Special Exhibition Gallery
The Hostess with the Mostest - The Art of Making Much with What’s on Hand
A new exhibition exploring the traditions of hospitality, ingenuity, and community connection opens to the public on Saturday, March 14 at the Harbor History Museum. Hostess with the Mostest: The Art of Making Much with What’s at Hand draws from a 19th and 20th-century collection of aprons and household items that reflect how local families balanced old-world traditions with the evolving rhythms life in “New World” Gig Harbor.
Centered on a collection of aprons worn by Gig Harbor women throughout the 20th century, the exhibit explores the domestic spaces where hospitality and community life intersected. In kitchens and dining rooms across the harbor, traditions carried from European homelands met new ideas about entertaining, convenience, and social organizing.

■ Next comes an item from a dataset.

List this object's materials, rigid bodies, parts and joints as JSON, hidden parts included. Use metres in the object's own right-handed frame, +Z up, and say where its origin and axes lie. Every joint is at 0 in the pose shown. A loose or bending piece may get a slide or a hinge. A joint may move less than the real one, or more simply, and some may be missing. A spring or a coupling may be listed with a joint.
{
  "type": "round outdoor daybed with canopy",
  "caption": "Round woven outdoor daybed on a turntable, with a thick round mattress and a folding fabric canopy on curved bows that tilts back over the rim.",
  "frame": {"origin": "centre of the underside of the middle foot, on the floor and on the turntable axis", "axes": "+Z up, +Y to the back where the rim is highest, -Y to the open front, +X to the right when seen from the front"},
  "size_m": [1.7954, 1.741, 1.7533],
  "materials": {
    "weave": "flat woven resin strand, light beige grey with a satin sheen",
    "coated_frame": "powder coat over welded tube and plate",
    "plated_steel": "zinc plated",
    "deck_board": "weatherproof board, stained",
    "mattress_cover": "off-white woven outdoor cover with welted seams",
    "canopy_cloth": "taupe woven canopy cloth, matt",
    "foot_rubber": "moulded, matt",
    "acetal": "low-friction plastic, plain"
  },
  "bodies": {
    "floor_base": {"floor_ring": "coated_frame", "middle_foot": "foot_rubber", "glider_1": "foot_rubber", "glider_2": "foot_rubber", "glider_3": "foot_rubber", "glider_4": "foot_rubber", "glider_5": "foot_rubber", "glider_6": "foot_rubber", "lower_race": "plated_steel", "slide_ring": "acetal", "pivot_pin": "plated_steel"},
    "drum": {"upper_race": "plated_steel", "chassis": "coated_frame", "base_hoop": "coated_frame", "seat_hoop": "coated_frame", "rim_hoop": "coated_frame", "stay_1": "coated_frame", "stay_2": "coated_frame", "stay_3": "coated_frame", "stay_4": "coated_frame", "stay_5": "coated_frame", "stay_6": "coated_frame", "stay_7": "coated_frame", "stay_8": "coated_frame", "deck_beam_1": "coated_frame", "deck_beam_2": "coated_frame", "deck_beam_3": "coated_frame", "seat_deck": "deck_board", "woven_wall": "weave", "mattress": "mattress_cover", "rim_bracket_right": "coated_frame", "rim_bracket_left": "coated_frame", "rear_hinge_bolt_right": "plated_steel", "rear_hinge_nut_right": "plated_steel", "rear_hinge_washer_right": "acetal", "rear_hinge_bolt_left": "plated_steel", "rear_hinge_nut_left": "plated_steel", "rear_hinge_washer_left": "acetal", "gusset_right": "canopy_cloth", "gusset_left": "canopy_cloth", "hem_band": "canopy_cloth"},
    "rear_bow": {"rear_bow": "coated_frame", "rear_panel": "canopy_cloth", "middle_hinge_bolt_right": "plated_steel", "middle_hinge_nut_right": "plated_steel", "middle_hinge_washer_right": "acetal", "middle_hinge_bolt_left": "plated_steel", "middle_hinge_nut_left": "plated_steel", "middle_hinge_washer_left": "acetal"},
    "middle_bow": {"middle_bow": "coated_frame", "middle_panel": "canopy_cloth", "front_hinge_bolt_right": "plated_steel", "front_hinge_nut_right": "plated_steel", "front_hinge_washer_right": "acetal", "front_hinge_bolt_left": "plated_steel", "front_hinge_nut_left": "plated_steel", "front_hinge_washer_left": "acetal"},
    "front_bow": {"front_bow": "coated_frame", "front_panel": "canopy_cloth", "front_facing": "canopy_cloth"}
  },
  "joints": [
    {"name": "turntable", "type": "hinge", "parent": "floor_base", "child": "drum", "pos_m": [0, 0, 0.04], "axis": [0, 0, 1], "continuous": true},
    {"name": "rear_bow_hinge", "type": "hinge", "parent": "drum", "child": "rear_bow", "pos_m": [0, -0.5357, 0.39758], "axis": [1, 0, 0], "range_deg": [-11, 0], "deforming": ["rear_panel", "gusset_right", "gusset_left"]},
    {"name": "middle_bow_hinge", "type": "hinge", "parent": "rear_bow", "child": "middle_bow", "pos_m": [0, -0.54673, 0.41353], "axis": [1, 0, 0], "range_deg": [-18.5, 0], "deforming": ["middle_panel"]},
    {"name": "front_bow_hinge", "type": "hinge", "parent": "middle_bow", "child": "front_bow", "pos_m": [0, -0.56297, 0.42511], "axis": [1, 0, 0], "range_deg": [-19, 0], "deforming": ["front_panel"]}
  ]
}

Aprons—both practical and decorative—tell the story of this transition. Some reflect older traditions of ornate handwork and thrift, while others represent the bright optimism and new consumer culture of the modern era. Together, they tell the story of women who balanced inherited traditions with the opportunities and conveniences of a changing century.

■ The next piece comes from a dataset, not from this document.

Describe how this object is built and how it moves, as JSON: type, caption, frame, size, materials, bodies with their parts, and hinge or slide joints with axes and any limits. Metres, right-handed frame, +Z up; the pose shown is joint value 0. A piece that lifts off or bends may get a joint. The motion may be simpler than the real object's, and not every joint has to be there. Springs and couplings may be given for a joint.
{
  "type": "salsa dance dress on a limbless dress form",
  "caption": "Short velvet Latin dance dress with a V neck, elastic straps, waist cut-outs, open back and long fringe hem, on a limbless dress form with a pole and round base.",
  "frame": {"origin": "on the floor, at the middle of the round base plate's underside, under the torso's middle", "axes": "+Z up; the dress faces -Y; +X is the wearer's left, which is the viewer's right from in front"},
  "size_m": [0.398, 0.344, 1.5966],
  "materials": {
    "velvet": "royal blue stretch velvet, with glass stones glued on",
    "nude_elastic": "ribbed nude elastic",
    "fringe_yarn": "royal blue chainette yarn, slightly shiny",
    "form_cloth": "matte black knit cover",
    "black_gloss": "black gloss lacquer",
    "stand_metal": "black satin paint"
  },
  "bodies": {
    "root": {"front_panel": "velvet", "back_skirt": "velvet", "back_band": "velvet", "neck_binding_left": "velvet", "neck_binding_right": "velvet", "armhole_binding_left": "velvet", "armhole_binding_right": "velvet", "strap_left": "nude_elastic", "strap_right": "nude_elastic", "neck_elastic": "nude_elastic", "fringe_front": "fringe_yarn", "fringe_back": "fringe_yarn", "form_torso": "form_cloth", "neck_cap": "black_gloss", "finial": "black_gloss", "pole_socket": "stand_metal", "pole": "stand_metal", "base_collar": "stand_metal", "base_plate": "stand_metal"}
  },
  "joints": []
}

The exhibition also highlights how gatherings in private homes often served a larger purpose. “These artifacts remind us that hospitality is both an art and a form of community building,” said museum director Stephanie Lile. Over coffee, card tables, and carefully set dining rooms, local women organized major civic initiatives that helped shape the Gig Harbor Peninsula including the area’s first library, the Museum, as well as the establishment of FISH Food Bank, among many others.